Duderstadt teamed up with three of his friends to participate in the weekend-long competition. Although it was his first hackathon, he said that he thought his team worked together very well and were able to get their project working before the weekend was over.

“I will have been up for 50 hours straight and I have never been happier to be so tired in my life,” Duderstadt said. “It was lots of coding, and our final product, it’s nothing even close to what I want it to be, but the whole experience was just so much fun.”

Freshman Matias Eisler, Duderstadt’s teammate, added that, although it was hard to get started at first, he was happy with what the team was able to accomplish. Eisler said that this hackathon was run much better than the fall HopHacks competition.

“It looks like the event is really growing; [It has] more people, more projects, more funding, more sponsors, and the projects are getting more advanced and interesting,” Eisler said.

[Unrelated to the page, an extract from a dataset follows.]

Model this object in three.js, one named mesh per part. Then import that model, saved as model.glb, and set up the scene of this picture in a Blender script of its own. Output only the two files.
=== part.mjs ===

Swann said that, although the event welcomes experienced coders, it also targets students with only a basic level of coding and even students with no coding experience at all.

“The cool thing about the event is there is always people there to train you during the event. We have mentors from our sponsors such as Google and Bloomberg and, in addition, a lot of the fellow hackers are more than happy to help you,” Swann said. “We encourage everyone to stop by because it’s such a great learning experience.”

In order to plan each HopHacks event, Swann partners with Major League Hacking, an organization that sponsors hackathons all around the country. Major League Hacking helps to link companies and sponsors with universities in order to get hackathons off the ground and running.

“I hope students will be able to talk and network with some of the sponsors and learn a little bit more about what they do in their professional lives,” Swann said. “That, in turn, can lead to other opportunities like internships.”

Apart from working with sponsors, Swann said that he loves to see students demonstrate the innovative projects they are able to come up with over the course of the weekend.

“There’s been some pretty amazing work done in the past with things like the Oculus Rift virtual reality, we’ve even had some hardware hacks... someone made a robotic bartender,” Swann said. “There are some really interesting, creative, cool hacks and seeing students build them is my favorite part of every hackathon.”